**WRITTEN REQUEST:** In the listing below, locate the lines that hold "axes" and copy them.

Data items
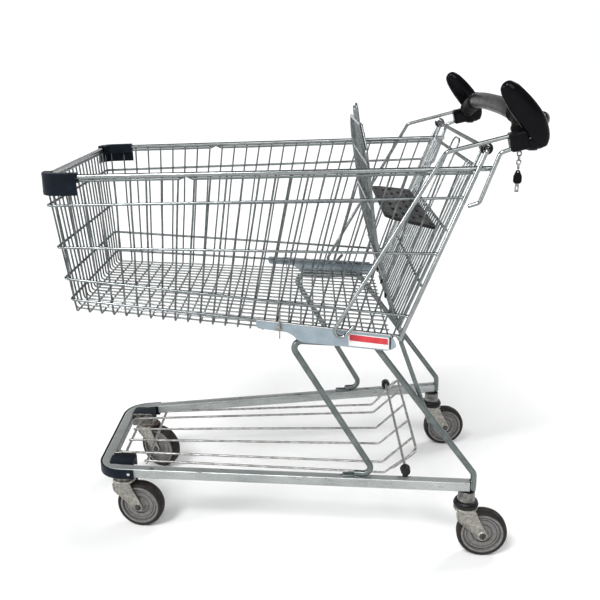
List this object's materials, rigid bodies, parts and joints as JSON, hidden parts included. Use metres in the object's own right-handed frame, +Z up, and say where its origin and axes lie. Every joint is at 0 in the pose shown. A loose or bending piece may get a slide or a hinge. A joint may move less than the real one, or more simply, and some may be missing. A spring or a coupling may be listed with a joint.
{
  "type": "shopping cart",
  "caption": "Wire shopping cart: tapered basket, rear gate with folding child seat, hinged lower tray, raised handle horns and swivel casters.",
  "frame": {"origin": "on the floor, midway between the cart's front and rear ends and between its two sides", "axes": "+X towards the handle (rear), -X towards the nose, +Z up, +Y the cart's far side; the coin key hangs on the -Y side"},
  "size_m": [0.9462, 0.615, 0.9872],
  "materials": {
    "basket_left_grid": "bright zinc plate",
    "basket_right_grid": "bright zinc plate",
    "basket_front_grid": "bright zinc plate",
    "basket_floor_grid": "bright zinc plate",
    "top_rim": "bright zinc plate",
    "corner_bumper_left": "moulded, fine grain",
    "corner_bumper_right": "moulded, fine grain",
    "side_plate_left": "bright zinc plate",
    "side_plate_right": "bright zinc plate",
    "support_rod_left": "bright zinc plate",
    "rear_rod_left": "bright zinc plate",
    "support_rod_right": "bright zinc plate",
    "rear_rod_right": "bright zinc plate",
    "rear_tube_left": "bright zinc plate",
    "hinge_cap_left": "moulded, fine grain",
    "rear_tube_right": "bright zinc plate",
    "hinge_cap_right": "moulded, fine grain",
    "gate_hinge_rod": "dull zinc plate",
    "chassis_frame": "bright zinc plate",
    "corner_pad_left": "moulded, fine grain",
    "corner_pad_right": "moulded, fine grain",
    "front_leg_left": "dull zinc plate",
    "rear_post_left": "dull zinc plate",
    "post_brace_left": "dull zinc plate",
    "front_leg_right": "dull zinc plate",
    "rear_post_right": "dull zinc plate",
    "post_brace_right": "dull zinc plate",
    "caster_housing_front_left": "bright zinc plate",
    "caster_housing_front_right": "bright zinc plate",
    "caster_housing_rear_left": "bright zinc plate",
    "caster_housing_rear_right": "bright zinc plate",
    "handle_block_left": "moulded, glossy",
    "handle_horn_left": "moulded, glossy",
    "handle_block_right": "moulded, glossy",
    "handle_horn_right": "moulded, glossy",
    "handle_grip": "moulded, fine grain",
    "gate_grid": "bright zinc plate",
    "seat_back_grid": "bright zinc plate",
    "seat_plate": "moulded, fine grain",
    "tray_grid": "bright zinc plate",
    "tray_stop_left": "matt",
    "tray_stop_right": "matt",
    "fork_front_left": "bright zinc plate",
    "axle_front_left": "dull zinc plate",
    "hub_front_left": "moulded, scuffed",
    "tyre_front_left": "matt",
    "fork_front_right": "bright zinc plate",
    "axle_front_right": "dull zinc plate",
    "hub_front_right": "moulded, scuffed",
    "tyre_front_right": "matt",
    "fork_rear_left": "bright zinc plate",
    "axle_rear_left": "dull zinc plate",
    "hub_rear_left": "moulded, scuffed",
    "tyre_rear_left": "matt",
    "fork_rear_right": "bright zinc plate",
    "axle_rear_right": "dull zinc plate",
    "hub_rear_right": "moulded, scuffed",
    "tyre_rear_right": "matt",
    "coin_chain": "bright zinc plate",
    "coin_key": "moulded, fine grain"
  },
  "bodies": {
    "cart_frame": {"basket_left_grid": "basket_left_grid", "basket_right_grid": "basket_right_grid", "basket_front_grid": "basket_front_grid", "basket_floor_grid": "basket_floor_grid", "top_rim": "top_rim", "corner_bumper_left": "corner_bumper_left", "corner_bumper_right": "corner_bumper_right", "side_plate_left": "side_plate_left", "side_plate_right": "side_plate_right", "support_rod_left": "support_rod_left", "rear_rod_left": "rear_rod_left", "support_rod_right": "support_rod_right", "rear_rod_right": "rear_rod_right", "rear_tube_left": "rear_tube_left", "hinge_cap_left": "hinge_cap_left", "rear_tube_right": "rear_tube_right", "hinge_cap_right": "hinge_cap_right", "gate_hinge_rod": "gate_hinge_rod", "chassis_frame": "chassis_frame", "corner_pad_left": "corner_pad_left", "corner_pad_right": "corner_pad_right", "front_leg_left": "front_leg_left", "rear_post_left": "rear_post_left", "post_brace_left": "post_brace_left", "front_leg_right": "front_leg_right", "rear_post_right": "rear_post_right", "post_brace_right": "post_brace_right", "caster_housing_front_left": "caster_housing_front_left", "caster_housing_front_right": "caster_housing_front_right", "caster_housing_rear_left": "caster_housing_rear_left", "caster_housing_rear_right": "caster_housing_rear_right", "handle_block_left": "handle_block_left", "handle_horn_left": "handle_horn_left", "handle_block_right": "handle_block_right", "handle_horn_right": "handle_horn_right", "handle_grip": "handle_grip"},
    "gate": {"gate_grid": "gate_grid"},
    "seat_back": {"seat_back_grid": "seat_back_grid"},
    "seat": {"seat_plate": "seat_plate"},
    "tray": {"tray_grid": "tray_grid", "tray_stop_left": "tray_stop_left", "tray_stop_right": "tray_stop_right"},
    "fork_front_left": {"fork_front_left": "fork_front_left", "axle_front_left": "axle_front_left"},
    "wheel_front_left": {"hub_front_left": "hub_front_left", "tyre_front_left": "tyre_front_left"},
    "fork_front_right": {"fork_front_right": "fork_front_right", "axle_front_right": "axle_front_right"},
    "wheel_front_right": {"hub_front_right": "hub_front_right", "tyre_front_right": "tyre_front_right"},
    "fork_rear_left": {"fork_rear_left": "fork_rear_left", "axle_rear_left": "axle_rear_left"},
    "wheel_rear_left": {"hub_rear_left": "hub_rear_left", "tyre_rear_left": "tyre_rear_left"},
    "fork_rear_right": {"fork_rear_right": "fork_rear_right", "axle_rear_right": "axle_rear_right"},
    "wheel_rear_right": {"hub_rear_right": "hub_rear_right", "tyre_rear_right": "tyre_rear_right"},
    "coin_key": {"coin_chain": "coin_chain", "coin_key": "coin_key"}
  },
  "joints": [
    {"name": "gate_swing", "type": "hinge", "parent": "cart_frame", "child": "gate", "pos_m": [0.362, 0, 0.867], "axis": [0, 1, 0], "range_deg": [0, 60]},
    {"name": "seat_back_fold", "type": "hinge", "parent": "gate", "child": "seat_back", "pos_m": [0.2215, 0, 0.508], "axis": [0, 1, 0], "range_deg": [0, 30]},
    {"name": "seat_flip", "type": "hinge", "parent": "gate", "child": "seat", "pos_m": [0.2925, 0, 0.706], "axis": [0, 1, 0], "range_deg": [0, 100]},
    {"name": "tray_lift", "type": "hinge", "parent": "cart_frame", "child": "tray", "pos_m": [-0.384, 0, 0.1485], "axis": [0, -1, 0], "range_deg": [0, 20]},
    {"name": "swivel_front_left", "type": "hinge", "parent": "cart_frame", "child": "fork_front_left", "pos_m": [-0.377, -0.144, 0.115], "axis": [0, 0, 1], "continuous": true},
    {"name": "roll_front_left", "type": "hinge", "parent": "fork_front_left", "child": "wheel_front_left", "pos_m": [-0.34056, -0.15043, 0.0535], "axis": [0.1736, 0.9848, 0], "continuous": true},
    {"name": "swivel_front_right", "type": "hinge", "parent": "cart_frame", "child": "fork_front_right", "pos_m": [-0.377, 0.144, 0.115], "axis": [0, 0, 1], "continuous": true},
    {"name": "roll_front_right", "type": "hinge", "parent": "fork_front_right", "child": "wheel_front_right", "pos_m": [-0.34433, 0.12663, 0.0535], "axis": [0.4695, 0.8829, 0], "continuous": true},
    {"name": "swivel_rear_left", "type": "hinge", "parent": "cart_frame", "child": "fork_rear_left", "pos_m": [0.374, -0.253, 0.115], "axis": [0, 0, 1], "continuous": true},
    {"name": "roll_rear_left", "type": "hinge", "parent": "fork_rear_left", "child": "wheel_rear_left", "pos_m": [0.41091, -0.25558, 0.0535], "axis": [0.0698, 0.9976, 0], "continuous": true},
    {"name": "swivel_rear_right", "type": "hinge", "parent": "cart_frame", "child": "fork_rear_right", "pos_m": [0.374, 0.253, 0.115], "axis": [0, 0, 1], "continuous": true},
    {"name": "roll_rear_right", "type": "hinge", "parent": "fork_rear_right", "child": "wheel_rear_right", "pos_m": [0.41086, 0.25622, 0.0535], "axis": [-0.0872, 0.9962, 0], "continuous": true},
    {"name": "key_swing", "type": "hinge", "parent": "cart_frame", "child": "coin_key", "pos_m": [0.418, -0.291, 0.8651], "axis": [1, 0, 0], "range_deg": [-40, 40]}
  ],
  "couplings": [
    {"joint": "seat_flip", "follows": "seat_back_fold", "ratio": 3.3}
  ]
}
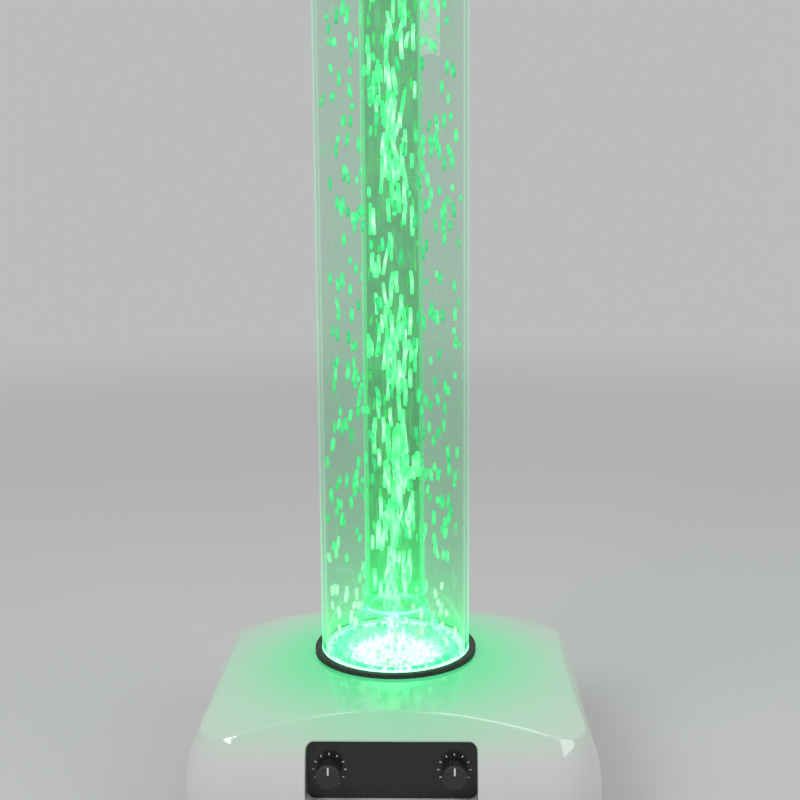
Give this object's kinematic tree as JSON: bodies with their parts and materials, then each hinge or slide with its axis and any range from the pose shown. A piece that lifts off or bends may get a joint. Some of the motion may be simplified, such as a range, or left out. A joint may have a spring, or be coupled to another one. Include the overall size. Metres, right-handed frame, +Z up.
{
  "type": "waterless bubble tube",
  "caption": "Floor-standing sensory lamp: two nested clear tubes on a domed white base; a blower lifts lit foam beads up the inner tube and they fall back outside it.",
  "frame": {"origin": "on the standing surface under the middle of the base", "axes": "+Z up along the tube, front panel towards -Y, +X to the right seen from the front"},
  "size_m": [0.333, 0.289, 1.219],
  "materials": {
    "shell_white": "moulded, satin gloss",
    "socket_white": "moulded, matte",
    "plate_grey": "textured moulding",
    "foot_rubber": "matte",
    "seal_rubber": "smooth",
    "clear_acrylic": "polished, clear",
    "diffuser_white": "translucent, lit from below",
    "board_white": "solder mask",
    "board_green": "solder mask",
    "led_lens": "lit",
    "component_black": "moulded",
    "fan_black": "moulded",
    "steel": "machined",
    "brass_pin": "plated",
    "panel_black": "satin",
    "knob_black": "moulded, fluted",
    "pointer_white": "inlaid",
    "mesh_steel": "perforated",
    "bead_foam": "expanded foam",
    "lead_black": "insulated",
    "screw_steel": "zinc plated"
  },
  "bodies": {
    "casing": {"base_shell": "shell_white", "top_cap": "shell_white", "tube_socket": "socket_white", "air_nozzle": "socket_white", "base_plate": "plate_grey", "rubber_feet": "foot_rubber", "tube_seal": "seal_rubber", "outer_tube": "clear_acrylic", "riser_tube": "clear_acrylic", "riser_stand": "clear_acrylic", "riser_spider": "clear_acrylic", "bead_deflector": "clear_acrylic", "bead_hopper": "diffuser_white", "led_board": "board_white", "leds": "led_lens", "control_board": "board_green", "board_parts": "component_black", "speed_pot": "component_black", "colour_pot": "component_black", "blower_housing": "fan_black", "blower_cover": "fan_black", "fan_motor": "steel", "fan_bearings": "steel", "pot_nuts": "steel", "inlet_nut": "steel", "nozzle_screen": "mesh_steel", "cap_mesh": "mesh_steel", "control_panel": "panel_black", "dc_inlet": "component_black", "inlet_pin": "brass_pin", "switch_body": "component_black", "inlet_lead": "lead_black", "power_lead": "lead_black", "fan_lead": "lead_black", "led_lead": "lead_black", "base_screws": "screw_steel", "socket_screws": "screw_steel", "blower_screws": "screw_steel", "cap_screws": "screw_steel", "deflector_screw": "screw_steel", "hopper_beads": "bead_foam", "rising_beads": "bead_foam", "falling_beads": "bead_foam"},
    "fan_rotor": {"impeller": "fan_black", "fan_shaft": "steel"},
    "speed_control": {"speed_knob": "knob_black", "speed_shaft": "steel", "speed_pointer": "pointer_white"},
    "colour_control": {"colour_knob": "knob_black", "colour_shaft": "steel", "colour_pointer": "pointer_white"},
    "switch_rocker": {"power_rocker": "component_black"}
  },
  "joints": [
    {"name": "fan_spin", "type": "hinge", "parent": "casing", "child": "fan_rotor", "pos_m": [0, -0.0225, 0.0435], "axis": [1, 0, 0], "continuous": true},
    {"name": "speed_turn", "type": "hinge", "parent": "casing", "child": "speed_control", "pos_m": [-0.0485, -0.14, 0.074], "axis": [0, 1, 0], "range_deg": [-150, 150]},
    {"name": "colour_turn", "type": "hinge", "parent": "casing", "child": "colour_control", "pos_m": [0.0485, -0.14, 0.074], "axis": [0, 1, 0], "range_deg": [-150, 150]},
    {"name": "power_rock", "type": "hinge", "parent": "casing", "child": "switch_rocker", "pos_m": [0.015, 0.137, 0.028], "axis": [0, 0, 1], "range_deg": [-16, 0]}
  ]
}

**RESPONSE TO THE EXERCISE:**
List this object's materials, rigid bodies, parts and joints as JSON, hidden parts included. Use metres in the object's own right-handed frame, +Z up, and say where its origin and axes lie. Every joint is at 0 in the pose shown. A loose or bending piece may get a slide or a hinge. A joint may move less than the real one, or more simply, and some may be missing. A spring or a coupling may be listed with a joint.
  "frame": {"origin": "on the floor, midway between the cart's front and rear ends and between its two sides", "axes": "+X towards the handle (rear), -X towards the nose, +Z up, +Y the cart's far side; the coin key hangs on the -Y side"},
  "frame": {"origin": "on the standing surface under the middle of the base", "axes": "+Z up along the tube, front panel towards -Y, +X to the right seen from the front"},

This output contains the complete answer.